Victory of the wheelchair warrior

This publication, in a report published on Dec. 2, 2017, reported: “On Nov. 27, 2017, a protest dharna (sit-in) came to an end after the state of Pakistan capitulated to around 2,000 followers of wheelchair-ridden cleric Allama Khadim Hussain Rizvi—also called “pir” (saint) by his disciples—challenging the Pakistan Muslim League-Nawaz (PMLN) government on having insulted the Holy Prophet (Peace Be Upon Him) while passing an Electoral Reform Bill in Parliament. For three weeks the protesting acolytes of Rizvi sat down at Faizabad roundabout and locked down all kinds of traffic between Rawalpindi and Islamabad, thus bringing the capital to a standstill. His followers were well looked-after, with food, tents and beddings, and enjoyed the challenge they were posing to an ‘apostate’ government. They were also armed with sticks, slings, and in some cases, with firearms and explosives.”

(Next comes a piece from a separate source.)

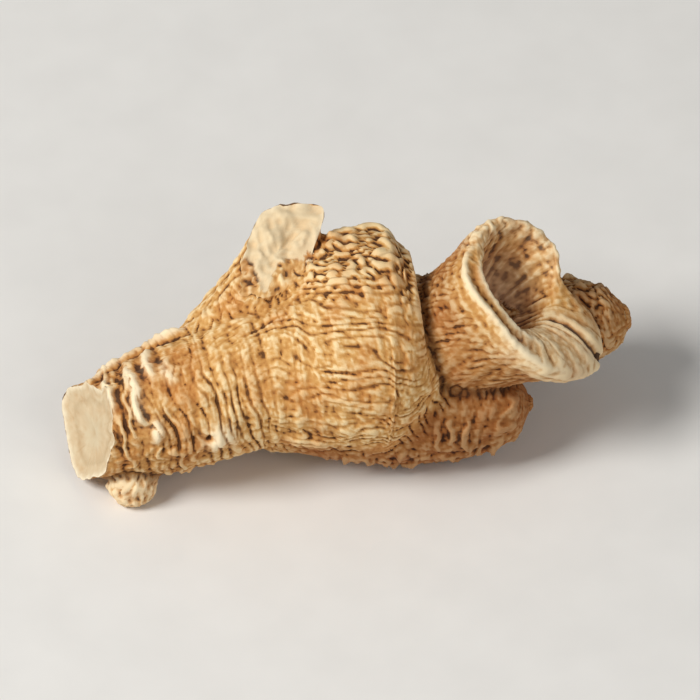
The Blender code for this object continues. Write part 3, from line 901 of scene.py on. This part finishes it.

By this time the TLP was being supported mysteriously by the “powers that be” who had also backed the Imran Khan-Allama Tahirul Qadri “movement” against Prime Minister Nawaz Sharif’s sitting PMLN government. Most Pakistanis were still bemused, refusing to budge from the belief that the Barelvis were “quietist” because they were of no use in Pakistan’s Saudi-funded jihad and were ignored by the great Osama bin Laden.

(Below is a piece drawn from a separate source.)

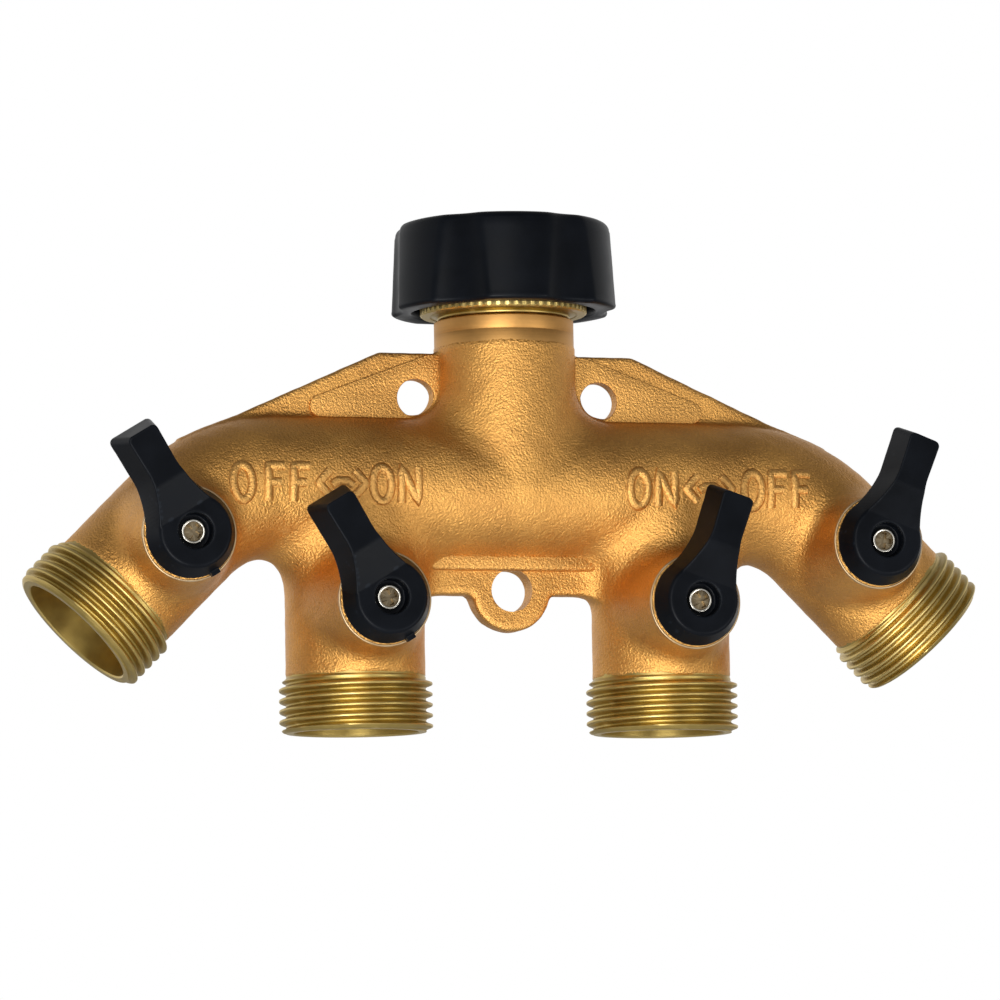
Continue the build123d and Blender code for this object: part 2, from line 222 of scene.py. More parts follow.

Submission without stocktaking

Gen. Ziaul Haq, General Zia, who ruled Pakistan from 1977-1988, thought nothing of the Barelvi sect because they were “useless” for jihad. He backed the Wahhabi and Deobandi seminaries, thus forcing the Barelvis to support his rival, the PPP. This led, in 1988, to what is called “the Karachi takeover.” He allowed the Deobandis and Ahle Hadith to grab 700 Barelvi mosques and more than 100 seminaries at gunpoint. This overturned the religious trend started by the majority Karachi population, who had come as refugees from India where Barelvi Islam had held sway.

Now, the Barelvis have proven they can wield the same “street power” as their rival sects—and have brought two successive governments to their knees, raising questions about the state’s ability to enforce its writ. Mosharraf Zaidi, writing in daily The News on Nov. 2, notes: “The only hope of extinguishing the fire of the TLP is the power to shape acceptable religious discourse. This is a power that the Pakistani state gave up in the 1980s so that it could help mobilize for the war against the USSR. Without re-acquiring control over what is sold to citizens as religion, Pakistan will end up like India—a radicalized polity whose liberal elite hide either in Dubai, or the West, or under the protection of the radicals themselves.”